By simulating a primal life in the modern world, you unlock more vitality.
It’s not about being primitive. It’s about aligning with how we’re meant to be. Physically, mentally, spiritually.
Upward, Not Outward
When you have vitality, your energy increases. Curiosity follows. Creation follows. You walk more, see more, do more.
The good life is physical, mental, and spiritual vitality.
Align your body, mind, and soul — and it points toward God.
All the modern distractions? The chase for money, status, attention?

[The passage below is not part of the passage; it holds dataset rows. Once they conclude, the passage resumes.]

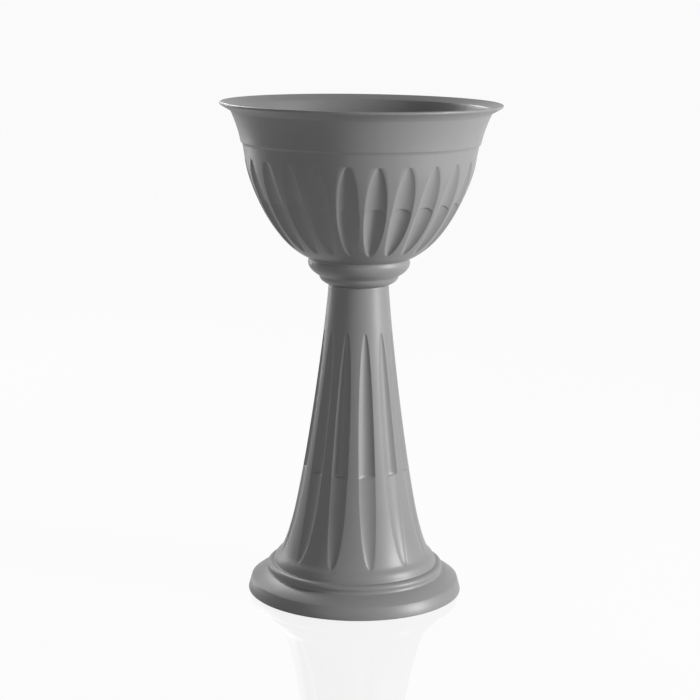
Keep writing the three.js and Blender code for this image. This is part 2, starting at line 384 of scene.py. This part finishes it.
def bowl_rim():
    """Over the lip and down the flared wall to the small ledge."""
    lip = rounded([
        LIP_INSIDE, (183.4, 703.6), (194.5, 709.6), (197.4, RIM_HEIGHT), (199.6, 709.9),
        (RIM_RADIUS, 708.2), (198.8, 706.6), LIP_CORNER,
    ], radius=1.2)
    wall = bend(LIP_CORNER, (173.9, 677.0), LEDGE_TOP, steps=20)
    ledge = corner(wall[-2], LEDGE_TOP, LEDGE_FOOT, radius=0.8)
    return np.vstack([lip, wall[1:-1], ledge])


def bowl_foot():
    """The fillet, torus and ovolo under the body, down to the seam."""
    fillet = bend(BODY_FOOT, (71.4, 488.2), (72.8, 487.0), steps=4)
    torus = bend((73.0, 485.0), (72.9, 472.8), (58.0, 467.0), (57.6, 465.4), steps=20)
    ovolo = bend((56.6, 464.2), (56.4, 459.0), (48.0, 453.9), NECK, steps=14)
    return np.vstack([fillet, torus, ovolo])


def bowl_spigot():
    """Round the spigot under the floor, and up through the drain."""
    tip = SEAM_HEIGHT - SPIGOT_LENGTH
    return rounded([
        NECK, (SPIGOT_TOP_RADIUS, SEAM_HEIGHT), (SPIGOT_TIP_RADIUS, tip),
        (SPIGOT_TIP_RADIUS - SPIGOT_WALL, tip), (SPIGOT_TOP_RADIUS - SPIGOT_WALL, SEAM_HEIGHT),
        (DRAIN_RADIUS, SEAM_HEIGHT), (DRAIN_RADIUS, SEAM_HEIGHT + WALL), FLOOR_EDGE,
    ], radius=0.8, steps=3)


def bowl_foot_inside():
    """From the floor up the inside of the foot."""
    return rounded([
        FLOOR_EDGE, (48.0, 458.4), (53.0, 464.5), (54.4, 468.0), (64.5, 475.5), (69.8, 485.0),
        (70.2, 492.0), (74.0, 500.0),
    ], radius=3.0)


def bowl_rim_inside():
    """From the ribs up the inside of the frieze and the wall, to the lip."""
    frieze = bend((160.4, 634.0), (162.6, 646.0), LEDGE_INSIDE, steps=6)
    wall = bend(LEDGE_INSIDE, (170.8, 677.0), LIP_INSIDE, steps=16)
    return np.vstack([frieze, wall[1:]])


def make_bowl():
    flutes = BOWL_FLUTES
    body = bowl_body()
    below_ledge = 0.4
    above_foot = 0.5
    frieze_rows = heights_between(
        LEDGE_FOOT[1] - below_ledge, flutes["top"] + CLEAR_OF_FLUTES, spacing=2.5)
    lower_rows = heights_between(
        flutes["bottom"] - CLEAR_OF_FLUTES, BODY_FOOT[1] + above_foot, spacing=2)
    return closed_skin("bowl_moulding", [
        *plain_rings(flutes, bowl_rim()),
        *fluted_rings(body, flutes, frieze_rows),
        *fluted_rings(body, flutes, flute_heights(flutes, spacing=2.5)),
        *fluted_rings(body, flutes, lower_rows),
        *plain_rings(flutes, bowl_foot()),
        *plain_rings(flutes, bowl_spigot()),
        *plain_rings(flutes, bowl_foot_inside()),
        *ribbed_rings(body, flutes, heights_between(flutes["bottom"], flutes["top"], spacing=-3.5)),
        *plain_rings(flutes, bowl_rim_inside()),
    ])


def column_shaft():
    """The meridian of the fluted shaft and of its flare down to the base."""
    shaft = bend(SHAFT_TOP, (45.7, 410.0), (63.9, 246.2), FLARE_TOP, steps=400)
    flare = bend(FLARE_TOP, (91.4, 105.5), (103.3, 57.9), FLARE_FOOT, steps=200)
    return Meridian(np.vstack([shaft, flare[1:]]))


def column_top_edge():
    """From the socket over the column's top."""
    return rounded([
        (SOCKET_RADIUS, COLUMN_TOP - 2), (SOCKET_RADIUS, COLUMN_TOP), (43.2, COLUMN_TOP),
        (43.3, COLUMN_TOP - 4),
    ], radius=0.8)


def column_base():
    """The moulding under the flare, the bead, the plinth, and the hollow under them."""
    moulding = bend(FLARE_FOOT, (117.0, 50.0), (119.0, 42.0), steps=8)
    bead = bend((119.6, 41.2), (124.0, 41.6), (128.4, 40.0), (128.4, 34.5), steps=12)
    plinth = bend((127.7, 29.2), (140.5, 25.3), PLINTH_SHOULDER, steps=14)
    foot_and_hollow = rounded([
        PLINTH_SHOULDER, (FOOT_RADIUS, 0.0), (FOOT_RADIUS - FOOT_RING, 0.0), (148.5, 13.6),
        (138.5, 21.2), (125.0, 25.8), (124.0, 35.0), (116.6, 38.0), (112.0, 48.0), (99.0, 58.0),
    ], radius=1.0)
    return np.vstack([moulding, bead, plinth, foot_and_hollow])


def column_socket():
    """From the hollow shaft in to the socket's wall, and up to just under the top edge."""
    foot = COLUMN_TOP - SOCKET_DEPTH
    return [(42.8, foot - 3), (SOCKET_RADIUS, foot), (SOCKET_RADIUS, COLUMN_TOP - 3)]


def make_column():
    flutes = COLUMN_FLUTES
    shaft = column_shaft()
    under_top_edge = 448
    above_hollow = 2
    upper_rows = heights_between(under_top_edge, flutes["top"] + CLEAR_OF_FLUTES, spacing=4)
    inside_rows = heights_between(flutes["bottom"] + above_hollow, flutes["top"], spacing=-5)
    return closed_skin("column_moulding", [
        *plain_rings(flutes, column_top_edge()),
        *fluted_rings(shaft, flutes, upper_rows),
        *fluted_rings(shaft, flutes, flute_heights(flutes, spacing=4)),
        *plain_rings(flutes, column_base()),
        *ribbed_rings(shaft, flutes, inside_rows),
        *plain_rings(flutes, column_socket()),
    ])


def moulded_plastic(name, colour, roughness):
    """Satin moulded plastic: slight clouding of the tint, and a fine grain from the mould."""
    material = bpy.data.materials.new(name)
    material.use_nodes = True
    nodes, links = material.node_tree.nodes, material.node_tree.links
    shader = nodes["Principled BSDF"]
    shader.inputs["Specular IOR Level"].default_value = SPECULAR_LEVEL
    place = nodes.new("ShaderNodeTexCoord")
    clouds = nodes.new("ShaderNodeTexNoise")
    clouds.inputs["Scale"].default_value = CLOUD_SCALE
    clouds.inputs["Detail"].default_value = CLOUD_DETAIL
    tint = nodes.new("ShaderNodeMix")
    tint.data_type = "RGBA"
    tint.inputs["A"].default_value = (*[channel * (1 - TINT_SPREAD) for channel in colour], 1)
    tint.inputs["B"].default_value = (*[channel * (1 + TINT_SPREAD) for channel in colour], 1)
    gloss = nodes.new("ShaderNodeMapRange")
    gloss.inputs["To Min"].default_value = roughness - GLOSS_SPREAD
    gloss.inputs["To Max"].default_value = roughness + GLOSS_SPREAD
    grain = nodes.new("ShaderNodeTexNoise")
    grain.inputs["Scale"].default_value = GRAIN_SCALE
    grain.inputs["Detail"].default_value = GRAIN_DETAIL
    bump = nodes.new("ShaderNodeBump")
    bump.inputs["Strength"].default_value = GRAIN_STRENGTH
    bump.inputs["Distance"].default_value = GRAIN_HEIGHT
    links.new(place.outputs["Object"], clouds.inputs["Vector"])
    links.new(place.outputs["Object"], grain.inputs["Vector"])
    links.new(clouds.outputs["Fac"], tint.inputs["Factor"])
    links.new(tint.outputs["Result"], shader.inputs["Base Color"])
    links.new(clouds.outputs["Fac"], gloss.inputs["Value"])
    links.new(gloss.outputs["Result"], shader.inputs["Roughness"])
    links.new(grain.outputs["Fac"], bump.inputs["Height"])
    links.new(bump.outputs["Normal"], shader.inputs["Normal"])
    return material


def scaled(nodes, links, value, factor):
    """A node's output, times a fixed factor."""
    product = nodes.new("ShaderNodeMath")
    product.operation = "MULTIPLY"
    product.inputs[1].default_value = factor
    links.new(value, product.inputs[0])
    return product.outputs[0]


def sees_background(nodes, links):
    """One for the rays that show the background: the camera's, and those in gloss and glass."""
    seen = nodes.new("ShaderNodeLightPath")
    total = seen.outputs["Is Camera Ray"]
    for kind in ("Is Glossy Ray", "Is Transmission Ray"):
        most = nodes.new("ShaderNodeMath")
        most.operation = "MAXIMUM"
        links.new(total, most.inputs[0])
        links.new(seen.outputs[kind], most.inputs[1])
        total = most.outputs[0]
    return total


def floor_material():
    """Pale and matt, and to the camera nearly white, with a faint reflection of the object."""
    material = bpy.data.materials.new("pale_floor")
    material.use_nodes = True
    nodes, links = material.node_tree.nodes, material.node_tree.links
    matt = nodes["Principled BSDF"]
    matt.inputs["Base Color"].default_value = (FLOOR_TINT, FLOOR_TINT, FLOOR_TINT, 1)
    matt.inputs["Roughness"].default_value = FLOOR_ROUGHNESS
    matt.inputs["Specular IOR Level"].default_value = 0
    mirror = nodes.new("ShaderNodeBsdfGlossy")
    mirror.inputs["Color"].default_value = WHITE
    mirror.inputs["Roughness"].default_value = MIRROR_ROUGHNESS
    glow = nodes.new("ShaderNodeEmission")
    glow.inputs["Color"].default_value = WHITE
    camera_ray = nodes.new("ShaderNodeLightPath").outputs["Is Camera Ray"]
    polished = nodes.new("ShaderNodeMixShader")
    links.new(scaled(nodes, links, camera_ray, FLOOR_POLISH), polished.inputs["Fac"])
    links.new(matt.outputs[0], polished.inputs[1])
    links.new(mirror.outputs[0], polished.inputs[2])
    surface = nodes.new("ShaderNodeMixShader")
    links.new(scaled(nodes, links, sees_background(nodes, links), FLOOR_GLOW), surface.inputs["Fac"])
    links.new(polished.outputs[0], surface.inputs[1])
    links.new(glow.outputs[0], surface.inputs[2])
    links.new(surface.outputs[0], nodes["Material Output"].inputs["Surface"])
    return material


def make_floor():
    bpy.ops.mesh.primitive_plane_add(size=FLOOR_SIZE, location=(0, 0, -FLOOR_DROP))
    floor = bpy.context.object
    floor.name = "floor"
    floor.data.materials.append(floor_material())


def set_world():
    """Plain surroundings: dim light on the object, and white to the camera and in reflections."""
    world = bpy.data.worlds.new("studio")
    bpy.context.scene.world = world
    world.use_nodes = True
    nodes, links = world.node_tree.nodes, world.node_tree.links
    dim = nodes["Background"]
    dim.inputs["Color"].default_value = WHITE
    dim.inputs["Strength"].default_value = WORLD_LIGHT
    white = nodes.new("ShaderNodeBackground")
    white.inputs["Color"].default_value = WHITE
    white.inputs["Strength"].default_value = 1
    mix = nodes.new("ShaderNodeMixShader")
    links.new(sees_background(nodes, links), mix.inputs["Fac"])
    links.new(dim.outputs[0], mix.inputs[1])
    links.new(white.outputs[0], mix.inputs[2])
    links.new(mix.outputs[0], nodes["World Output"].inputs["Surface"])


def add_lamp(name, place, aim, size, power):
    lamp = bpy.data.lights.new(name, "AREA")
    lamp.shape = "RECTANGLE"
    lamp.size, lamp.size_y = size
    lamp.energy = power
    holder = bpy.data.objects.new(name, lamp)
    bpy.context.scene.collection.objects.link(holder)
    holder.location = place
    holder.rotation_euler = (Vector(aim) - Vector(place)).to_track_quat("-Z", "Y").to_euler()
    holder.visible_camera = False


def set_camera():
    camera = bpy.data.objects.new("camera", bpy.data.cameras.new("camera"))
    bpy.context.scene.collection.objects.link(camera)
    camera.data.sensor_width = SENSOR
    camera.data.lens = CAMERA_LENS
    camera.location = CAMERA_PLACE
    aim = Euler((TURN / 4 + CAMERA_PITCH, 0, CAMERA_YAW), "XYZ").to_matrix()
    roll = Euler((0, 0, CAMERA_ROLL), "XYZ").to_matrix()
    camera.rotation_euler = (aim @ roll).to_euler()
    bpy.context.scene.camera = camera


set_camera()
make_floor()
set_world()
for lamp in LAMPS:
    add_lamp(**lamp)

moulded_grey = moulded_plastic("moulded_grey", MOULDED_GREY, MOULDED_ROUGHNESS)
plug_grey = moulded_plastic("plug_grey", PLUG_GREY, PLUG_ROUGHNESS)

for moulding, node in ((make_bowl(), "bowl"), (make_column(), "column")):
    moulding.data.materials.append(moulded_grey)
    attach(moulding, node)
    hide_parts(node)

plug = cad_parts["drain_plug"]
plug.data.materials.clear()
plug.data.materials.append(plug_grey)

bpy.context.scene.view_settings.view_transform = "Standard"
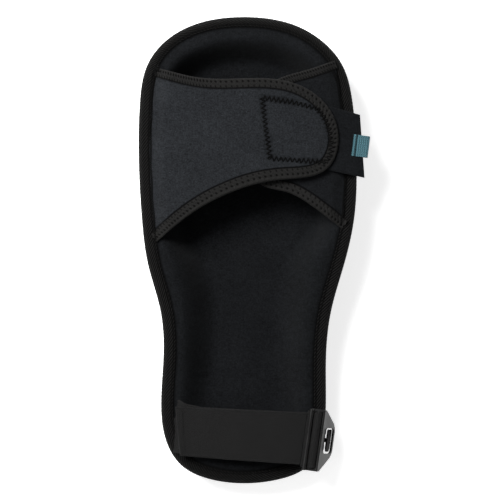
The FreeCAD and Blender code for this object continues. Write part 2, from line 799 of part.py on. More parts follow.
calf_strap = common(
    "calf_strap", strap_arch.band("strap_band", -80, 70, 0.0, size("strap_thickness"), -350.0),
    upright("strap_body", polygon_wire(BASE_LEFT + right_points)))

patch_low = size("strap_thickness") + size("strap_gap")
return_low = patch_low + size("patch_thickness") + 2 * size("sewn_gap")
return_body = upright("return_body", polygon_wire(RETURN_LEFT + right_points))
strap_return = common(
    "strap_return",
    strap_arch.band("return_band", -80, 70, return_low, return_low + size("strap_thickness"), -350.0),
    return_body)
PATCH_PLAN = [(-62.0, -285.5), (-66.0, -242.5), (-22.0, -244.0), (-20.0, -289.0)]
hook_patch = common(
    "strap_hook_patch",
    strap_arch.band(
        "patch_band", -80, 0, patch_low, patch_low + size("patch_thickness"), -350.0),
    upright("patch_body", polygon_wire(PATCH_PLAN)))

# The strap's turn round the clip's bar, drawn in the clip's XZ plane.
LOOP_END = 10.0
half_thick = size("strap_thickness") / 2
loop_rise = math.asin(loop_radius / LOOP_END)
tangent_length = math.sqrt(LOOP_END ** 2 - loop_radius ** 2)
touch = (tangent_length * math.cos(loop_rise) - LOOP_END, tangent_length * math.sin(loop_rise))


def loop_edges(radius, side):
    """Lower leg, turn and upper leg at one face of the strap."""
    scale = radius / loop_radius
    low_left = Vector(-LOOP_END, 0, -radius)
    low = Vector(0, 0, -radius)
    top = Vector(touch[0] * scale, 0, touch[1] * scale)
    top_left = Vector(
        -LOOP_END - side * math.sin(loop_rise), 0, side * math.cos(loop_rise))
    return low_left, top_left, [
        Part.LineSegment(low_left, low),
        Part.Arc(low, Vector(radius, 0, 0), top),
        Part.LineSegment(top, top_left),
    ]


outside_low, outside_top, outside = loop_edges(loop_radius + half_thick, half_thick)
inside_low, inside_top, inside = loop_edges(loop_radius - half_thick, -half_thick)
closing = [Part.LineSegment(outside_low, inside_low), Part.LineSegment(outside_top, inside_top)]
loop_wire = Part.Wire(Part.__sortEdges__([e.toShape() for e in outside + inside + closing]))
loop_profile = feature("loop_profile", loop_wire)
loop_profile.Placement = Placement(Vector(0, -half_strap, 0), Rotation())
strap_loop = extruded("strap_loop", loop_profile, Vector(0, 1, 0), "dims.strap_width")
strap_loop.Placement = clip_place


# ---------------------------------------------------------------- check and write

doc.recompute()

NODES = {
    "outer_cover": cover,
    "inner_lining": lining,
    "foam_core": foam,
    "knee_gel_pad": gel,
    "shin_cushion": shin_pad,
    "edge_binding": binding,
    "knee_cap": knee_cap,
    "shin_cap": shin_cap,
    "side_stud": drilled_stud,
    "stud_backing_plate": backing_plate,
    "stud_rivets": rivets,
    "left_flap": left_flap,
    "left_flap_edging": left_edging,
    "hook_tab": hook_tab,
    "hook_tab_end": hook_tab_end,
    "pull_tab": pull_strip,
    "right_flap": right_flap,
    "right_flap_edging": right_edging,
    "calf_strap": calf_strap,
    "strap_return": strap_return,
    "strap_hook_patch": hook_patch,
    "strap_loop": strap_loop,
    "strap_clip": clip,
}

for name, item in NODES.items():
    item.Label = name
for item in doc.Objects:
    if "Invalid" in item.State or "Error" in item.State:
        raise RuntimeError("%s failed: %s" % (item.Name, item.State))

os.makedirs("parts", exist_ok=True)
for name, item in NODES.items():
    shape = item.Shape
    if shape.isNull() or not shape.isValid() or not shape.Solids:
        raise RuntimeError("%s has no valid solid" % name)
    shape.exportStep("parts/%s.step" % name)
    print("%-20s %d solid(s) %9.0f mm3" % (name, len(shape.Solids), shape.Volume))
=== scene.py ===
import math

import bmesh
import bpy
import numpy as np
from mathutils import Matrix, Vector, kdtree


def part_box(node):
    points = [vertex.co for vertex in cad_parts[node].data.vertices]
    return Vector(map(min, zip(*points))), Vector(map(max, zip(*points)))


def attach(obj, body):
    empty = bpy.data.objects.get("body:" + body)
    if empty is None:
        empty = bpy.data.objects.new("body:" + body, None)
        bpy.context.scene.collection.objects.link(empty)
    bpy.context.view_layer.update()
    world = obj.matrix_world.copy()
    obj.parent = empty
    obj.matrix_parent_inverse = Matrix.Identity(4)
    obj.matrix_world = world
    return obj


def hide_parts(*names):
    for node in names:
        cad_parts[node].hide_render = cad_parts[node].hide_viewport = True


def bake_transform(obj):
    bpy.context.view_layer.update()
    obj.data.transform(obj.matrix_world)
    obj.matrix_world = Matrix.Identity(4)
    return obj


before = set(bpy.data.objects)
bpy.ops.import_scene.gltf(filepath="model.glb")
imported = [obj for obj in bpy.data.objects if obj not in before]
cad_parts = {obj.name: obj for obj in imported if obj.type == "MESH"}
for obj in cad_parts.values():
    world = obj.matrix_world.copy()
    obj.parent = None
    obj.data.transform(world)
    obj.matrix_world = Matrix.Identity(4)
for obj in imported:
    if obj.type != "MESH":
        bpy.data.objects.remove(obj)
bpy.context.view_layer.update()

# Shapes are worked out in millimetres, in the frame's axes, and become metres in add_mesh.
MM = 0.001
TAU = 2 * math.pi


# -------- curves and surfaces

def join(*parts, axis=0):
    return np.concatenate(parts, axis=axis)


def columns(*parts):
    return np.stack(parts, axis=-1)


def unit(vectors):
    return vectors / np.linalg.norm(vectors, axis=-1, keepdims=True)


def arc_lengths(points):
    """Length along the polyline up to each of its points."""
    return join([0], np.cumsum(np.linalg.norm(np.diff(points, axis=0), axis=1)))


def raised(flat, z):
    """Plan points with their heights."""
    return join(flat, z[..., None], axis=-1)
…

That’s just noise. Chatter.
When you walk alone in nature, when you sit in silence and listen, you hear something deeper. You hear your conscience — or what I like to call Christ.
Christ as the Inner Voice
When you align with God:
Everything else becomes effortless.
Negative comments, physical pain, life’s burdens — you’re above them. Not in an arrogant way. But in a way where:
You want everyone to thrive. Not just survive.
The modern world wants us to survive through bureaucratic loops. But when you break out of that mental cage — and align with God — you thrive.
Play, Sweat, Engage
Get good sleep. Eat good meat. Train. Join a gym. Be social. Do stuff.
I recently joined a boxing gym. Did a technique class yesterday. Sparred with a partner. Threw punches. Sweated together. It’s physical and social.
You can’t live in the wilderness forever. We need both solitude and society.
In the morning, I work alone in the park. In the evening, I walk the city, do street photography, talk to strangers. That’s balance.
Don’t Label Yourself
People ask if I’m introverted. I’m not. I’m not extroverted either.
Putting labels on yourself is foolish.
I retreat into the woods just as much as I charge into the streets. There’s no one-size-fits-all. You gotta find your own good life.
Final Thought
These are just raw morning thoughts on what I believe the good life is. For me:
It all starts with vitality.
Increase your strength by 1% each day — and your curiosity will grow with it. Live with instinct. Trust your gut. Seek God. Embrace reality.
I don’t want us to just survive. I want us to thrive.